• WHAT YOU ARE ASKED TO DO:
Extract every line below, verbatim.
— BEGIN —
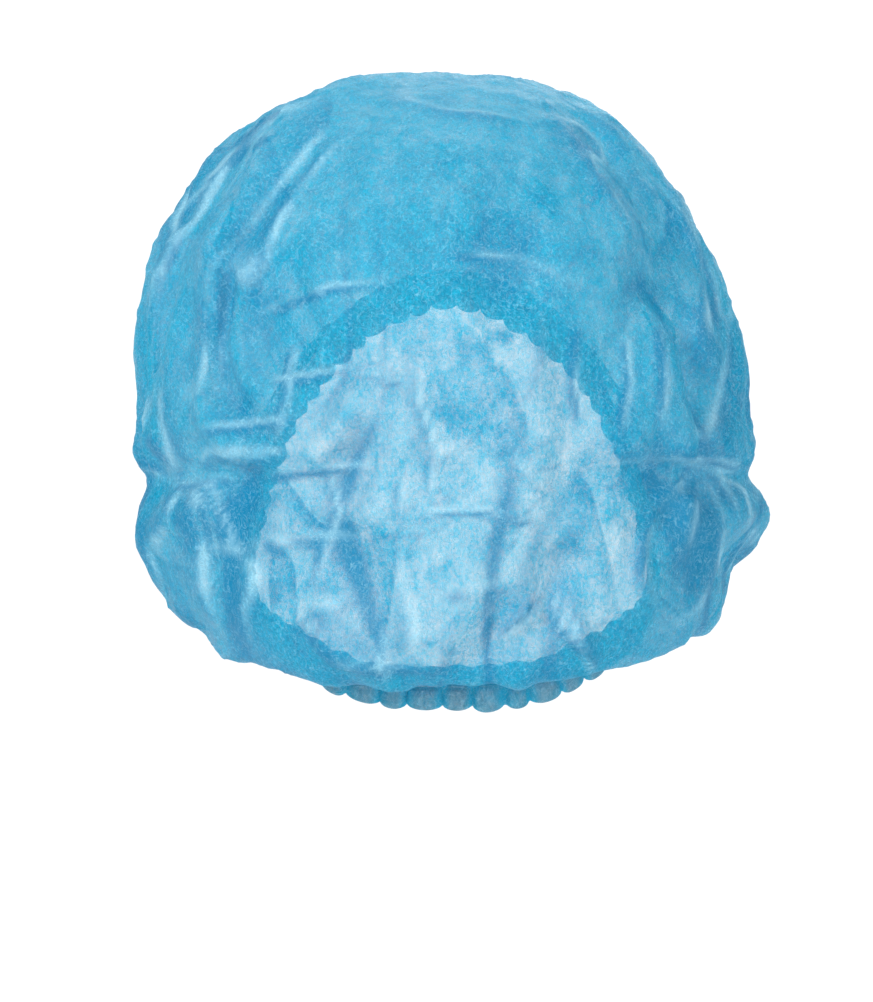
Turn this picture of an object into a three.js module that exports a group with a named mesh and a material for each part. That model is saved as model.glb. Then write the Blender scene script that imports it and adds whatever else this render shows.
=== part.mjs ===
import * as THREE from 'three';

// Disposable bouffant cap in thin non-woven cloth, in the shape that it has when worn.
// Millimetres, +Z up, wearer facing +Y. The origin is the centre of the head opening.

// Overall sizes, the height taken from the lowest edge of the ruffle
const capWidth = 232;
const capDepth = 250;
const capHeight = 227;
const crownSetback = 10;

// Head opening: its plan is an ellipse, and its front edge lies higher than the nape
const openingWidth = 148;
const openingDepth = 175;
const hemRise = 147;

// Cloth and elastic
const clothWall = 1;
const elasticThickness = 1.6;
const clearance = 0.3;

// Bag below its fullest line: the neck that stands up from the hem, the sag that hangs back below it,
// and the rise from the hem to where the bag is fullest
const neckRise = 5;
const sag = 18;
const fullness = 50;

// Ruffle: scallops round the hem, their drop below the seam, and how far a lobe swells
const scallopCount = 56;
const ruffleDrop = 10;
const lobeSwell = 1.4;
const hemTuck = 1.2;

// Gathers run up from the hem, one for each pair of scallops
const gatherDepth = 2.4;
const gatherReach = 0.42;

// Folds: the most that one stands out or sinks in, and its half width
const foldDepth = 8;
const foldWidth = 13;

// Fineness of the faceted cloth
const columnsPerGather = 4;
const columnsPerScallop = 3;
const crownLevels = 16;
const undersideLevels = 5;
const levelCrowding = 1.25;
const elasticSides = 6;

// Hem line by turn in degrees from the wearer's side towards the front, the same left and right:
// rise as a share of hemRise, leftDroop and rightDroop of sag, belly of fullness
const hemRows = [
  { turn: -90, rise: 0.0, leftDroop: 0.0, rightDroop: 0.0, belly: 1.0 },
  { turn: -65, rise: 0.018, leftDroop: 0.15, rightDroop: 0.0, belly: 1.0 },
  { turn: -45, rise: 0.085, leftDroop: 0.4, rightDroop: 0.15, belly: 0.9 },
  { turn: -20, rise: 0.18, leftDroop: 0.75, rightDroop: 0.45, belly: 0.62 },
  { turn: 10, rise: 0.39, leftDroop: 0.75, rightDroop: 0.6, belly: 0.22 },
  { turn: 40, rise: 0.735, leftDroop: 0.5, rightDroop: 0.5, belly: 0.4 },
  { turn: 65, rise: 0.925, leftDroop: 0.4, rightDroop: 0.35, belly: 0.45 },
  { turn: 90, rise: 1.0, leftDroop: 0.35, rightDroop: 0.35, belly: 0.45 },
];

// Level sections of the crown, from the top down: height as a share of capHeight,
// left and right reach of capWidth, back and front reach of capDepth
const sectionRows = [
  { height: 1.0, left: 0.0, right: 0.0, back: 0.0, front: 0.0 },
  { height: 0.97, left: 0.218, right: 0.19, back: 0.216, front: 0.232 },
  { height: 0.928, left: 0.312, right: 0.262, back: 0.316, front: 0.336 },
  { height: 0.868, left: 0.383, right: 0.316, back: 0.396, front: 0.41 },
  { height: 0.8, left: 0.422, right: 0.362, back: 0.452, front: 0.458 },
  { height: 0.723, left: 0.47, right: 0.409, back: 0.484, front: 0.486 },
  { height: 0.638, left: 0.485, right: 0.444, back: 0.496, front: 0.49 },
  { height: 0.532, left: 0.49, right: 0.466, back: 0.5, front: 0.484 },
  { height: 0.417, left: 0.494, right: 0.466, back: 0.496, front: 0.48 },
  { height: 0.357, left: 0.478, right: 0.469, back: 0.484, front: 0.476 },
  { height: 0.281, left: 0.498, right: 0.502, back: 0.486, front: 0.47 },
  { height: 0.213, left: 0.458, right: 0.4, back: 0.464, front: 0.46 },
  { height: 0.128, left: 0.42, right: 0.39, back: 0.43, front: 0.44 },
  { height: 0.0, left: 0.4, right: 0.4, back: 0.38, front: 0.4 },
];

// Folds, each from one place to another on the bag: turn in degrees round from +X towards +Y, height
// as a share of capHeight, depth as a share of foldDepth, out or in, and width of foldWidth
const foldRows = [
  { name: 'long left ridge, top', turn: -128, height: 0.94, toTurn: -136, toHeight: 0.7, depth: 0.8, width: 0.9 },
  { name: 'long left ridge, foot', turn: -136, height: 0.7, toTurn: -156, toHeight: 0.45, depth: 0.7, width: 0.9 },
  { name: 'left valley', turn: -156, height: 0.86, toTurn: -158, toHeight: 0.6, depth: -0.8, width: 1.2 },
  { name: 'left waist', turn: -182, height: 0.36, toTurn: -125, toHeight: 0.36, depth: -0.4, width: 0.9 },
  { name: 'left upper pleat', turn: -146, height: 0.455, toTurn: -102, toHeight: 0.45, depth: 0.45, width: 0.7 },
  { name: 'left lower pleat', turn: -150, height: 0.24, toTurn: -100, toHeight: 0.25, depth: -0.5, width: 0.8 },
  { name: 'right ridge', turn: -62, height: 0.43, toTurn: -10, toHeight: 0.405, depth: 0.6, width: 0.7 },
  { name: 'right waist', turn: -50, height: 0.37, toTurn: 2, toHeight: 0.36, depth: -0.45, width: 0.9 },
  { name: 'right outline ridge', turn: -31, height: 0.9, toTurn: -20, toHeight: 0.5, depth: 0.5, width: 0.7 },
  { name: 'right outline valley', turn: -44, height: 0.88, toTurn: -36, toHeight: 0.52, depth: -0.6, width: 0.8 },
  { name: 'right slanting pleat', turn: -34, height: 0.37, toTurn: -56, toHeight: 0.27, depth: -0.6, width: 0.6 },
  { name: 'tent fold', turn: -70, height: 0.2, toTurn: -86, toHeight: 0.07, depth: -1.1, width: 0.7 },
  { name: 'crown dent', turn: 60, height: 0.93, toTurn: 110, toHeight: 0.92, depth: -0.6, width: 1.2 },
  { name: 'front left pleat', turn: 125, height: 0.88, toTurn: 150, toHeight: 0.62, depth: -0.8, width: 0.9 },
  { name: 'front right pleat', turn: 52, height: 0.86, toTurn: 28, toHeight: 0.6, depth: -0.7, width: 0.9 },
];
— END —
• OUTPUT OF THE TASK:
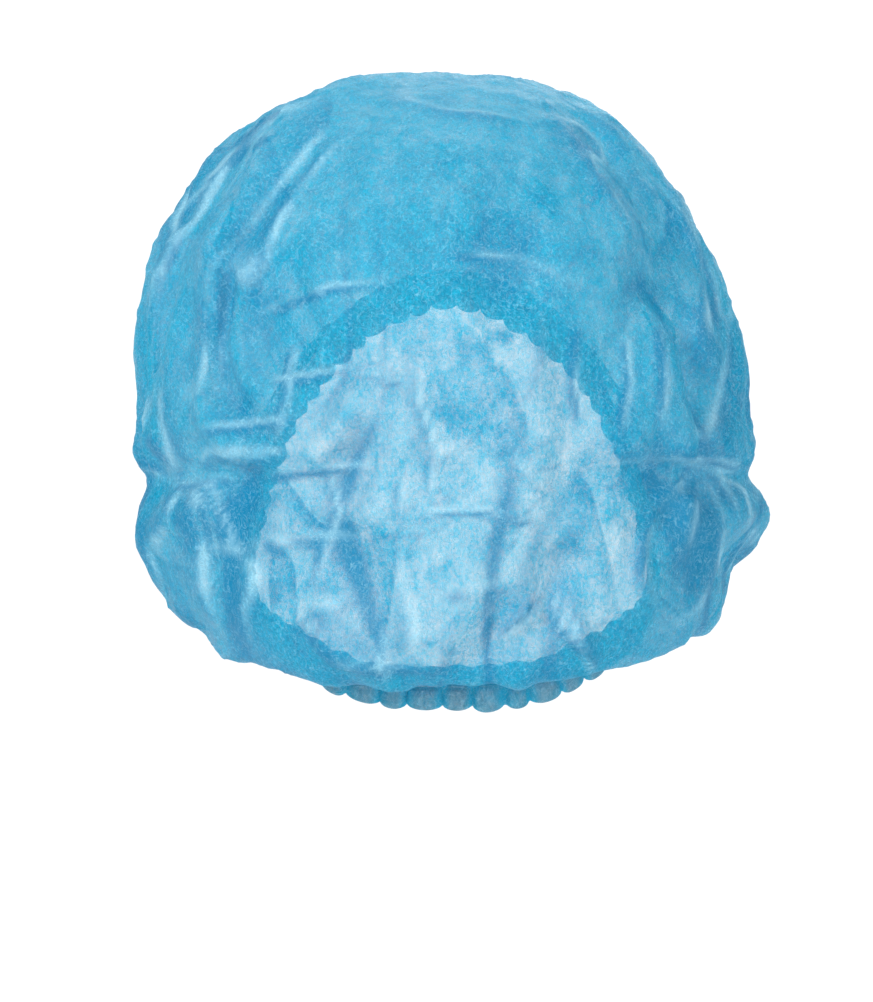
Turn this picture of an object into a three.js module that exports a group with a named mesh and a material for each part. That model is saved as model.glb. Then write the Blender scene script that imports it and adds whatever else this render shows.
=== part.mjs ===
import * as THREE from 'three';

// Disposable bouffant cap in thin non-woven cloth, in the shape that it has when worn.
// Millimetres, +Z up, wearer facing +Y. The origin is the centre of the head opening.

// Overall sizes, the height taken from the lowest edge of the ruffle
const capWidth = 232;
const capDepth = 250;
const capHeight = 227;
const crownSetback = 10;

// Head opening: its plan is an ellipse, and its front edge lies higher than the nape
const openingWidth = 148;
const openingDepth = 175;
const hemRise = 147;

// Cloth and elastic
const clothWall = 1;
const elasticThickness = 1.6;
const clearance = 0.3;

// Bag below its fullest line: the neck that stands up from the hem, the sag that hangs back below it,
// and the rise from the hem to where the bag is fullest
const neckRise = 5;
const sag = 18;
const fullness = 50;

// Ruffle: scallops round the hem, their drop below the seam, and how far a lobe swells
const scallopCount = 56;
const ruffleDrop = 10;
const lobeSwell = 1.4;
const hemTuck = 1.2;

// Gathers run up from the hem, one for each pair of scallops
const gatherDepth = 2.4;
const gatherReach = 0.42;

// Folds: the most that one stands out or sinks in, and its half width
const foldDepth = 8;
const foldWidth = 13;

// Fineness of the faceted cloth
const columnsPerGather = 4;
const columnsPerScallop = 3;
const crownLevels = 16;
const undersideLevels = 5;
const levelCrowding = 1.25;
const elasticSides = 6;

// Hem line by turn in degrees from the wearer's side towards the front, the same left and right:
// rise as a share of hemRise, leftDroop and rightDroop of sag, belly of fullness
const hemRows = [
  { turn: -90, rise: 0.0, leftDroop: 0.0, rightDroop: 0.0, belly: 1.0 },
  { turn: -65, rise: 0.018, leftDroop: 0.15, rightDroop: 0.0, belly: 1.0 },
  { turn: -45, rise: 0.085, leftDroop: 0.4, rightDroop: 0.15, belly: 0.9 },
  { turn: -20, rise: 0.18, leftDroop: 0.75, rightDroop: 0.45, belly: 0.62 },
  { turn: 10, rise: 0.39, leftDroop: 0.75, rightDroop: 0.6, belly: 0.22 },
  { turn: 40, rise: 0.735, leftDroop: 0.5, rightDroop: 0.5, belly: 0.4 },
  { turn: 65, rise: 0.925, leftDroop: 0.4, rightDroop: 0.35, belly: 0.45 },
  { turn: 90, rise: 1.0, leftDroop: 0.35, rightDroop: 0.35, belly: 0.45 },
];

// Level sections of the crown, from the top down: height as a share of capHeight,
// left and right reach of capWidth, back and front reach of capDepth
const sectionRows = [
  { height: 1.0, left: 0.0, right: 0.0, back: 0.0, front: 0.0 },
  { height: 0.97, left: 0.218, right: 0.19, back: 0.216, front: 0.232 },
  { height: 0.928, left: 0.312, right: 0.262, back: 0.316, front: 0.336 },
  { height: 0.868, left: 0.383, right: 0.316, back: 0.396, front: 0.41 },
  { height: 0.8, left: 0.422, right: 0.362, back: 0.452, front: 0.458 },
  { height: 0.723, left: 0.47, right: 0.409, back: 0.484, front: 0.486 },
  { height: 0.638, left: 0.485, right: 0.444, back: 0.496, front: 0.49 },
  { height: 0.532, left: 0.49, right: 0.466, back: 0.5, front: 0.484 },
  { height: 0.417, left: 0.494, right: 0.466, back: 0.496, front: 0.48 },
  { height: 0.357, left: 0.478, right: 0.469, back: 0.484, front: 0.476 },
  { height: 0.281, left: 0.498, right: 0.502, back: 0.486, front: 0.47 },
  { height: 0.213, left: 0.458, right: 0.4, back: 0.464, front: 0.46 },
  { height: 0.128, left: 0.42, right: 0.39, back: 0.43, front: 0.44 },
  { height: 0.0, left: 0.4, right: 0.4, back: 0.38, front: 0.4 },
];

// Folds, each from one place to another on the bag: turn in degrees round from +X towards +Y, height
// as a share of capHeight, depth as a share of foldDepth, out or in, and width of foldWidth
const foldRows = [
  { name: 'long left ridge, top', turn: -128, height: 0.94, toTurn: -136, toHeight: 0.7, depth: 0.8, width: 0.9 },
  { name: 'long left ridge, foot', turn: -136, height: 0.7, toTurn: -156, toHeight: 0.45, depth: 0.7, width: 0.9 },
  { name: 'left valley', turn: -156, height: 0.86, toTurn: -158, toHeight: 0.6, depth: -0.8, width: 1.2 },
  { name: 'left waist', turn: -182, height: 0.36, toTurn: -125, toHeight: 0.36, depth: -0.4, width: 0.9 },
  { name: 'left upper pleat', turn: -146, height: 0.455, toTurn: -102, toHeight: 0.45, depth: 0.45, width: 0.7 },
  { name: 'left lower pleat', turn: -150, height: 0.24, toTurn: -100, toHeight: 0.25, depth: -0.5, width: 0.8 },
  { name: 'right ridge', turn: -62, height: 0.43, toTurn: -10, toHeight: 0.405, depth: 0.6, width: 0.7 },
  { name: 'right waist', turn: -50, height: 0.37, toTurn: 2, toHeight: 0.36, depth: -0.45, width: 0.9 },
  { name: 'right outline ridge', turn: -31, height: 0.9, toTurn: -20, toHeight: 0.5, depth: 0.5, width: 0.7 },
  { name: 'right outline valley', turn: -44, height: 0.88, toTurn: -36, toHeight: 0.52, depth: -0.6, width: 0.8 },
  { name: 'right slanting pleat', turn: -34, height: 0.37, toTurn: -56, toHeight: 0.27, depth: -0.6, width: 0.6 },
  { name: 'tent fold', turn: -70, height: 0.2, toTurn: -86, toHeight: 0.07, depth: -1.1, width: 0.7 },
  { name: 'crown dent', turn: 60, height: 0.93, toTurn: 110, toHeight: 0.92, depth: -0.6, width: 1.2 },
  { name: 'front left pleat', turn: 125, height: 0.88, toTurn: 150, toHeight: 0.62, depth: -0.8, width: 0.9 },
  { name: 'front right pleat', turn: 52, height: 0.86, toTurn: 28, toHeight: 0.6, depth: -0.7, width: 0.9 },
];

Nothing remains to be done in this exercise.